# RUFUS JR...Have you heard of it????



## Shive (Jul 7, 2006)

I'm heading to Canada tonight Rice Lake to be exact. When I spoke to the cottage owners they mentioned that some Ohio'ns were knocking them dead with this bucktail lure called the Rufus Jr. I have looked all over Columbus Ohio and the internet and I'm having no luck. So I thought I would ask you guys. I would have asked sooner but I had to be approved for this web site. But I was wondering if any of you knew about and where I can get it! 

Thanks
Shive


----------



## alan farver (Apr 9, 2005)

i know a small shop in charm (amish country) has them.if you need directions or any other info please let me know. the few amish that i have taken to rice lake only use rufus jr's.


----------



## Corey (Apr 5, 2004)

I carry the Rufus Jrs., Magic Rufus Jrs., and Little Opies here at the shop. They are definitely popular with our Amish customers.


----------



## chaunc (Apr 11, 2004)

I use to use these for the panfish, years ago. Don't know why i stopped. I dug these out after i saw your post. Are these the ones you're talking about? I only have them in the 1/64 size.








Got them from Kegara Fishing Lures, Cincinnati, Ohio. Don't know if they're still in buisness. Sorry about the bad picture.


----------



## [email protected] (Jan 5, 2010)

I'm looking at the catalog right now. You can order a catalog from: Kegara Fishing Lures, 2753 Hemlock Lake Rd., Rossiter, PA 15772.

Ken Lawler
St. Paris, OH


----------



## BigBag (Jan 11, 2009)

I grew up in Holmes County, the only English family on our dirt road!! Yes, the Amish love Rufus Jrs.. I still have some that I use to catch gills through the ice... Had to laugh, last year at a tournament at Portage, My partner and I were really struggling, we ended up in the back of the boneyard. There was a boatload of Amish, and this one kid proceeds to hold up this lunker of a bass on a stringer that he told us he caught on a Rufus Jr. It would have looked alot nicer in my livewell...


----------



## mirrocraft mike (Mar 17, 2006)

WOW
I may have to check these out..You guys are talking about a post 4 yrs old..


----------



## OZZIEOHIO (Dec 25, 2007)

The pic dont work, what do they look like??/


----------



## fastpassthrough (May 23, 2010)

I also am looking for this lure any help greatly appreciated?


----------



## Snakecharmer (Apr 9, 2008)

fastpassthrough said:


> I also am looking for this lure any help greatly appreciated?


There's an invention called "google". It's really neat.
http://www.amishcountryoutdoors.com/fishing_baits.html


----------



## woodencarcarver (May 26, 2010)

Many years ago I use them for crappie fishing in the spring time.
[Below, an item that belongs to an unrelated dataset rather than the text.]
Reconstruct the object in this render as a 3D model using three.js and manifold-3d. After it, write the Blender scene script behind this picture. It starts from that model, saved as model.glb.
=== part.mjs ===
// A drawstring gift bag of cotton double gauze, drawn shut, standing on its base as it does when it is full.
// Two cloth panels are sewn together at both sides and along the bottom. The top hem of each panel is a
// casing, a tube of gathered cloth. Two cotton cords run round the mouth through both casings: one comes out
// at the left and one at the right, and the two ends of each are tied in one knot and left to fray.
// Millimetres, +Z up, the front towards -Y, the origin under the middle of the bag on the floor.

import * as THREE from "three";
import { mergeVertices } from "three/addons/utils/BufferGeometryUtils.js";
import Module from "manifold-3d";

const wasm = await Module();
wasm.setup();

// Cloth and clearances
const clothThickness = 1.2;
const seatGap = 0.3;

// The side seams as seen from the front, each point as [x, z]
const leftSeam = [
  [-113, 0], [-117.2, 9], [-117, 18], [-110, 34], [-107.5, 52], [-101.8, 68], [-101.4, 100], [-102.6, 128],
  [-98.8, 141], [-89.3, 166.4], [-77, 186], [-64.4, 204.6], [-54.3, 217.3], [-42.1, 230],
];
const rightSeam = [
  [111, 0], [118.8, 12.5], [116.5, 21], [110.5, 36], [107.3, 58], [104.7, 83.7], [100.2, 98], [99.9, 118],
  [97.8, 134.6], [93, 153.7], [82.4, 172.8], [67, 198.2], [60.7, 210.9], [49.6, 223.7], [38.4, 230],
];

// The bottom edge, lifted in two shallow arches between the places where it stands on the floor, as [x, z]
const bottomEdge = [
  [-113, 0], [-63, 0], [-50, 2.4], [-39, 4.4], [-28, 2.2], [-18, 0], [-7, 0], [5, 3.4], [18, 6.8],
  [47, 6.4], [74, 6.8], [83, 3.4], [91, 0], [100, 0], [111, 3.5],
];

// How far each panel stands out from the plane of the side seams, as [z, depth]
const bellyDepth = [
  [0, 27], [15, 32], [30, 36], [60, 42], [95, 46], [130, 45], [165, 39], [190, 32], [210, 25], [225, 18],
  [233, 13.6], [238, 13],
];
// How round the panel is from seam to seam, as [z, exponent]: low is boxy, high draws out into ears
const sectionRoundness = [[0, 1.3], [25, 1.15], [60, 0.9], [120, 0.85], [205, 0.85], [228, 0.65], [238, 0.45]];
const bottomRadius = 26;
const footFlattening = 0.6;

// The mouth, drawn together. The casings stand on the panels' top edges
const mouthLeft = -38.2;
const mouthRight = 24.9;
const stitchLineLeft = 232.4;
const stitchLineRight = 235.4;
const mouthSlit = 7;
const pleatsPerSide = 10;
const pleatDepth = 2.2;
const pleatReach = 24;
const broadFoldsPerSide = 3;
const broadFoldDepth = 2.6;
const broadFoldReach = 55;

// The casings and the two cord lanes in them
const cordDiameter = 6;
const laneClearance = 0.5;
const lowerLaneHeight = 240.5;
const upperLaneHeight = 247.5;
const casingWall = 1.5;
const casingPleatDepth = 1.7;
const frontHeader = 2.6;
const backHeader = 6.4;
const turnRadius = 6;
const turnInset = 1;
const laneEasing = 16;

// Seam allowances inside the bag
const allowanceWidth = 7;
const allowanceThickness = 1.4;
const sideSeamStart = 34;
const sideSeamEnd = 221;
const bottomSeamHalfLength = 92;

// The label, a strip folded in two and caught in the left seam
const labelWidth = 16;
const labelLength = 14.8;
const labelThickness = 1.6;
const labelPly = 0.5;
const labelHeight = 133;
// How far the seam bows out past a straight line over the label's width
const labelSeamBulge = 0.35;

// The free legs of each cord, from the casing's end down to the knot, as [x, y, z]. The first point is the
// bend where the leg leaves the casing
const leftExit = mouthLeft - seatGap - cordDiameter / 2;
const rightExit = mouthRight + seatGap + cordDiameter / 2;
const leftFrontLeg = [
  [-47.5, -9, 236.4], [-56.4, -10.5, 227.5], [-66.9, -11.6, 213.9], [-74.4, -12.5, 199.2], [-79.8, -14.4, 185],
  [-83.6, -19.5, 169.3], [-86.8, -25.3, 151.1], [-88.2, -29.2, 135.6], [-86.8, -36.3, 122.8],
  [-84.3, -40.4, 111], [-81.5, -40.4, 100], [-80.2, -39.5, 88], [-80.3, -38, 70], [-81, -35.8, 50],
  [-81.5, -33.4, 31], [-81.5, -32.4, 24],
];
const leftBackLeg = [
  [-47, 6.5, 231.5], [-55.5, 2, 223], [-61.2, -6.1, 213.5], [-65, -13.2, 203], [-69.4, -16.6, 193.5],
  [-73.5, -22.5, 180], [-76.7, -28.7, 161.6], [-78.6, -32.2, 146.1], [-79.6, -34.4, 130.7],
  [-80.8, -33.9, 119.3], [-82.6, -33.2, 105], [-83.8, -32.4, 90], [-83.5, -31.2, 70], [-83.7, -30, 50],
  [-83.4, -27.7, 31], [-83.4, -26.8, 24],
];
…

I use the No. 1 in a yellow or white. They were hot.. The company that made them was Kegara in Cincinnati Ohio. Are they still there. If not where are they now?


----------



## chaunc (Apr 11, 2004)

Look at post number 5.


----------



## Kidron Sports (May 28, 2010)

We have three locations carrying th Kegara Lure [Rufus Jrs.] We have a location in Kidron, Charm and Berlin Ohio. We ship UPS or USPS. If you have any questions contact us at 330-893-1486. You can also visit us on the web.


----------



## BigBag (Jan 11, 2009)

prepare to pay top dollar at Kidron.... OUCH!


----------



## woodencarcarver (May 26, 2010)

Thanks guys for the infor on the Rufus Jr jigs


----------